People in the future.

Ok, I know, this is technically the customer for everything but bear with me for a second. Whatever label we come up with isn’t going to be used within this decade (it’s too late for that now.) No, it will be retroactively applied to this decade by observers in the future. To properly label it, we need to find out what those people want and expect from a decade’s name.

What do they want?
Well, they’re in the future, so we can’t just ask them. However, a close study of historical trends, sociological tendencies, and a knowledge of basic statistics tells us that at a minimum, people in the future will almost certainly want to destroy the past by sending waves of killer time traveling robots into history to punch through our torsos.

Holy shit! How do we stop them?
Seeing as only a tiny fraction of the population (and only half of the Cracked audience) are capable of kicking a titanium robot in half, as a civilization, we would have next to no chance of fighting off an army of murder-bots when they arrive. Instead, we have to convince the future that this decade isn’t worth destroying. That this is a time in the Earth’s history when it’s inhabitants were so pitiful and weak that sending a single murder-bot to destroy it would be a waste of resources. That’s why, after much though, I have come up with the best name for our decade:

The Dorkade.

The great thing about this is that it lines up so well with our actual character and makeup. An example: raise your hand if you spent more than twenty hours playing World of Warcraft this week. Even if you said no, the fact that that’s actually a plausible question, and that there are people actually raising their flabby pale hands right now, should sicken you.
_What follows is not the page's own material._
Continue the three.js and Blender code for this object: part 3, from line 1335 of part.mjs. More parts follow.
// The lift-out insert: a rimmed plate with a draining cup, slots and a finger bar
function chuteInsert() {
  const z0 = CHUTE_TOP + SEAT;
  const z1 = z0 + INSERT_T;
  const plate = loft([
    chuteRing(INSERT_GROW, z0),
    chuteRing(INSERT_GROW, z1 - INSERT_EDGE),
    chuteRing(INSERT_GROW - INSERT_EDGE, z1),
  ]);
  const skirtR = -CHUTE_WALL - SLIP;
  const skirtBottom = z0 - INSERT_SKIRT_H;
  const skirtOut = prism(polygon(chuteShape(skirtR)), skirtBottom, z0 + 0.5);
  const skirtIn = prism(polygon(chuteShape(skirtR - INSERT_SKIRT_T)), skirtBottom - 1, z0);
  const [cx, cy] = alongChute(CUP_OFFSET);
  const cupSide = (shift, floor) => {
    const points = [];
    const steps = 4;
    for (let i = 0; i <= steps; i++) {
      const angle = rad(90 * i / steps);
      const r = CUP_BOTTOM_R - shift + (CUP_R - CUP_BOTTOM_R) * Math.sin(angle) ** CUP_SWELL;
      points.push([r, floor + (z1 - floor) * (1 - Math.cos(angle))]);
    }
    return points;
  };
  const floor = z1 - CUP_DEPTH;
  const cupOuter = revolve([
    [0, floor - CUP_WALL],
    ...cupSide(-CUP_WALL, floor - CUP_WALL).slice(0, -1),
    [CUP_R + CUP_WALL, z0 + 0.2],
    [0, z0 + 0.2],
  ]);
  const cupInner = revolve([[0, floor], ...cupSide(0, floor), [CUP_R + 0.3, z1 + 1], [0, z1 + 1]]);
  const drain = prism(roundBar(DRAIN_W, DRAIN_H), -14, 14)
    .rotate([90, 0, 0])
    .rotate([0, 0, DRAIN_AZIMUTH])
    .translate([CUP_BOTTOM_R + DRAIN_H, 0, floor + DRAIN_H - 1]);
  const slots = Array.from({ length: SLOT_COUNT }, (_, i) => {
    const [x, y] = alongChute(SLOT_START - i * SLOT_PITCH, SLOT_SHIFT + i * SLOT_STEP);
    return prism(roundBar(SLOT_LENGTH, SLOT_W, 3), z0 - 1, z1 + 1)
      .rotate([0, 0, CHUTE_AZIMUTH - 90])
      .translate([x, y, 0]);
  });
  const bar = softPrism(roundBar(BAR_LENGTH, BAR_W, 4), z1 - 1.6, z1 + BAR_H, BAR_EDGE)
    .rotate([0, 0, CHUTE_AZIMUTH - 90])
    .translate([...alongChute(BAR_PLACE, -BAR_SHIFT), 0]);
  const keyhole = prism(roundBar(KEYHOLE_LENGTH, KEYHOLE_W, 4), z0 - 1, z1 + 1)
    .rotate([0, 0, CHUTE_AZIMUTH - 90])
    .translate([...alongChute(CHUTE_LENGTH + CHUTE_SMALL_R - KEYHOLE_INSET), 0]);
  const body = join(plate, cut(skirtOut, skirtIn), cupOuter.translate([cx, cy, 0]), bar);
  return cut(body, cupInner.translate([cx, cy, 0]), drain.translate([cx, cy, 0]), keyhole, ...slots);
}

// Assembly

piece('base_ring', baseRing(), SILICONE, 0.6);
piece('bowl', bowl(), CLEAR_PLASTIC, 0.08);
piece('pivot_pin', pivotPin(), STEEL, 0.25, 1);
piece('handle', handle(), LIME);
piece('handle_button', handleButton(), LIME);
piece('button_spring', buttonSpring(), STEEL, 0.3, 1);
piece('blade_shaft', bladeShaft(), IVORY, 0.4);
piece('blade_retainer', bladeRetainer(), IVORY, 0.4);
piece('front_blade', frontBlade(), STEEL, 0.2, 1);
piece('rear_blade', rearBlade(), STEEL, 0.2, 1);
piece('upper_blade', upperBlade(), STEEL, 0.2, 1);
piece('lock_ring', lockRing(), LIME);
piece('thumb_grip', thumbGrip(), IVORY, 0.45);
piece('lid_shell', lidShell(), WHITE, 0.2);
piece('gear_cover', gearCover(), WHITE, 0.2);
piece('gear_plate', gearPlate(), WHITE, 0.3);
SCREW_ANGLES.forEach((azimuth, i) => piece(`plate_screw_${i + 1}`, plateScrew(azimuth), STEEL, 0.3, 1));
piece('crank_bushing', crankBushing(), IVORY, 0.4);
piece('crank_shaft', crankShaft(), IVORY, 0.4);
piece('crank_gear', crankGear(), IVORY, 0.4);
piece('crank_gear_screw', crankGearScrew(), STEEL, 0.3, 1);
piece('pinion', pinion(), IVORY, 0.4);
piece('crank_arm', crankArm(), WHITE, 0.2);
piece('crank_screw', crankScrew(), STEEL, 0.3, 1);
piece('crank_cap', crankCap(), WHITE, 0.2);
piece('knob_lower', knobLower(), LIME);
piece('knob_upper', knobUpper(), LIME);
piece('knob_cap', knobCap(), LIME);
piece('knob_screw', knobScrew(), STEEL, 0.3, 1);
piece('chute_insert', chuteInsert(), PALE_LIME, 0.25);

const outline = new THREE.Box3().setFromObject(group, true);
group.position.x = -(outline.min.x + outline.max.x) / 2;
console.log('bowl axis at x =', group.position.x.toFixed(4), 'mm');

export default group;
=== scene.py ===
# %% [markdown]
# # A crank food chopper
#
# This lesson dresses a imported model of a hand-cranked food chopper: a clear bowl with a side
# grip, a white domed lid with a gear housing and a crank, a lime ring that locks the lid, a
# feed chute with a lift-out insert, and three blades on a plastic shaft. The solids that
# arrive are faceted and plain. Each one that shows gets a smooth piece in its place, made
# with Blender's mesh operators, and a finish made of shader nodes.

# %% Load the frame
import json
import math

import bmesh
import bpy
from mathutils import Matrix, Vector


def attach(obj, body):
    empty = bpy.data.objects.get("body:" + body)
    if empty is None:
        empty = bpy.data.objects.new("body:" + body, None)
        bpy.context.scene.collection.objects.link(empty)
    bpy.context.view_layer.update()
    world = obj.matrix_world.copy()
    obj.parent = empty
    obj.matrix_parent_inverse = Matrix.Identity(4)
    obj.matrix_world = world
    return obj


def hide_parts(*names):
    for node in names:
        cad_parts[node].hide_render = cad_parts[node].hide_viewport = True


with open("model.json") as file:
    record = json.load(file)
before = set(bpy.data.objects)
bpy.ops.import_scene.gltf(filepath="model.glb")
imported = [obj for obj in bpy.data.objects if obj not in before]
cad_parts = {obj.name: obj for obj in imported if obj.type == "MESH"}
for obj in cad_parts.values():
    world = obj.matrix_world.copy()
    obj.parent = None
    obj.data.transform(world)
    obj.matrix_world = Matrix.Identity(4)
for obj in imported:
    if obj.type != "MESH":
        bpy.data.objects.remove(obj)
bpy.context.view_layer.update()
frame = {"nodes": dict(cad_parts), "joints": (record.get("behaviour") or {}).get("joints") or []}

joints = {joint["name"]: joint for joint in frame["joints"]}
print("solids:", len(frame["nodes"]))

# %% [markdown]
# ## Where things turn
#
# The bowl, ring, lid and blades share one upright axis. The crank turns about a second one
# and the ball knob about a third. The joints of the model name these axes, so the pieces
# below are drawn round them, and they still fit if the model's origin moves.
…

Seriously. This is the decade of Fantasy Football, the Rickroll, vampire novels, video games based on vampire novels, and losers making jokes about video games based on vampire novels. We fucking suck. Not only is calling this decade The Dorkade out best bet for avoiding getting run through by a robot fist, it’s the most accurate name we’ve got. I strongly suggest you all begin using it everywhere, even up to the point of putting large decals on your car or face.


Sad, but true.
http://www.cracked.com/blog/the-decade-with-no-name/

noonwitch
12-15-2009, 12:51 PM
I like Dorkade. It's fitting.

Speedy
12-15-2009, 01:15 PM
How about the double aughts?

http://www.barplan.com/blog/home/wp-content/uploads/2009/08/jethro_bodine.jpg

FlaGator
12-15-2009, 01:16 PM
The Lost Decade... the decade every body lost.

BadCat
12-15-2009, 01:20 PM
I vote for "thankfully over".

ralph wiggum
12-15-2009, 01:24 PM
The great thing about this is that it lines up so well with our actual character and makeup. An example: raise your hand if you spent more than twenty hours playing World of Warcraft this week. Even if you said no, the fact that that’s actually a plausible question, and that there are people actually raising their flabby pale hands right now, should sicken you.
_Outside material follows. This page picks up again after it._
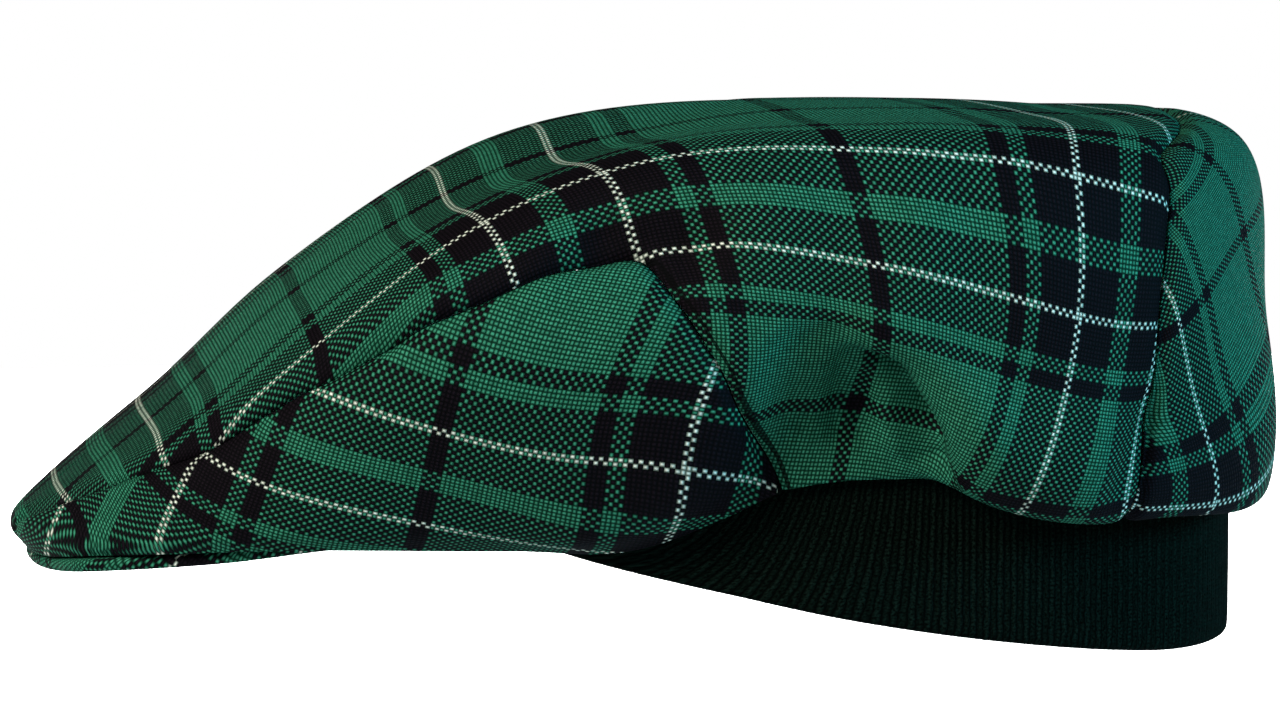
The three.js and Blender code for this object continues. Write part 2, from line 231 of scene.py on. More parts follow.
SIDE_STRIPES = (
    ("across", -27, (40.5, 0.645), (57.5, 0.74), (75.5, 0.8)),
    ("across", -14, (35, 0.67), (51, 0.785), (70, 0.845), (80, 0.985)),
    ("across", 0, (35, 0.76), (46.5, 0.83), (68, 0.94)),
    ("across", 14, (28, 0.755), (41, 0.875), (55, 0.975)),
    ("across", 27, (30, 0.875), (33.5, 0.945)),
    ("across", 31, (23, 0.78), (29, 0.88)),
    ("across", 48, (19, 0.795), (24, 0.875)),
    ("across", 65, (14, 0.82), (18, 0.895), (19, 0.945)),
    ("across", 78, (11.5, 0.885), (14, 0.94)),
    ("along", -14, (12, 0.77), (13, 0.9)),
    ("along", 0, (20, 0.775), (19, 0.855)),
    ("along", 14, (27, 0.745), (25.5, 0.805), (24, 0.92)),
    ("along", 29, (32, 0.755), (30, 0.83)),
    ("along", 65, (49, 0.67), (45.5, 0.79), (42.5, 0.88)),
    ("along", 99, (65, 0.7), (60, 0.83)),
    ("along", 116, (74.5, 0.74), (71, 0.79), (69, 0.91)),
)
BACK_STRIPES = (
    ("across", 14, (128, 0.65), (130, 0.74), (139, 0.85)),
    ("across", 31, (133, 0.6), (135, 0.745), (140.5, 0.79)),
    ("across", 65, (144, 0.5), (142.5, 0.605), (144.5, 0.695)),
    ("along", 14, (155, 0.835), (149.5, 0.86)),
    ("along", 31, (146, 0.735), (138, 0.81)),
    ("along", 65, (162, 0.57), (143.5, 0.62), (135, 0.68)),
    ("along", 99, (141, 0.525), (134, 0.58)),
    ("along", 116, (141.5, 0.455)),
)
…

Why is that even a plausible question? :confused:

I've vaguely heard of the game, probably from commercials & banner ads. I've never once heard anyone talk about playing it. Stupid.

FlaGator
12-15-2009, 01:30 PM
Any one for the Cap and Trade Decade?

Bubba Dawg
12-15-2009, 08:44 PM
How about the double aughts?

http://www.barplan.com/blog/home/wp-content/uploads/2009/08/jethro_bodine.jpg

I'm down with that. :D

Rockntractor
12-15-2009, 09:21 PM
http://i686.photobucket.com/albums/vv230/upyourstruly/obama_hero.jpg?t=1260930071

johvale
12-16-2009, 08:55 AM
How about the double aughts?

http://www.barplan.com/blog/home/wp-content/uploads/2009/08/jethro_bodine.jpg

I agree... Aughts or double Aughts... Let it depend on the amount of syllables that someone feels like uttering.